Afternoon tea – the British legal high

  One of the many wonderful presents that I received for my 60th birthday was a luxury cream tea for two at the Grosvenor House Hotel in Park Lane. Now I have always loved a cream tea, particularly those of the Cornish variety, but a full on afternoon tea has never really sat well with my schedule. I have often wondered why this was an afternoon event, rather than a lunch ? Surely eating copious amounts of carbs and sugar confectionary between lunch and, whatever you call your evening meal, cannot be good for you.

On researching the origins of the traditional afternoon tea (thank you Google as always) I find that Anna the Duchess of Bedford in 1840 asked that she be served bread and butter, tea and cake in her room in the late afternoon, as she would become peckish in between lunch and dinner which was served late at 8pm. She began to invite her friends and by the 1880’s long gowns, gloves and hats were worn for tea, served in the drawing room between 4 and 5 in any respectable establishment in the land.

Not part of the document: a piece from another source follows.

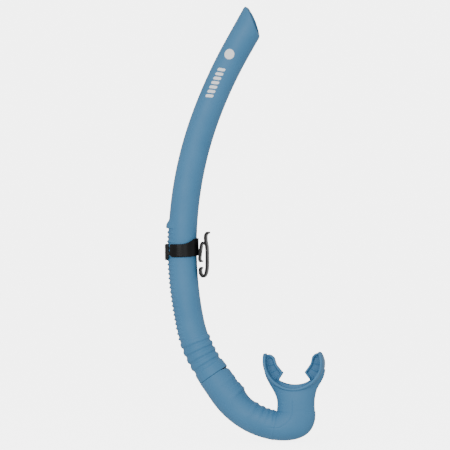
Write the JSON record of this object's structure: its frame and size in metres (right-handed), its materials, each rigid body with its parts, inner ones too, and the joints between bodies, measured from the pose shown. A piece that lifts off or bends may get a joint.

Now these ladies did not have the demands on their time that the modern lady of the house has. Sitting around waiting for dinner to be served for 7 hours or so, must have been downright boring. Inventing a social occasion in the middle of the afternoon, for which you could dress up to the nines and show off the culinary skills of your pastry chef, was just the ticket.

Our tea was booked for 3.30 and so we ate breakfast, skipped lunch and set off with high expectations, and we were not disappointed. The tea room was exquisite with wide low seating, a glass centre table laden with lilies in tall vases and cakes under glass domes. We were shown to our window table and given the tea menu, which went to several pages, and asked to select our preferred tea and jams, everything else would be taken care of.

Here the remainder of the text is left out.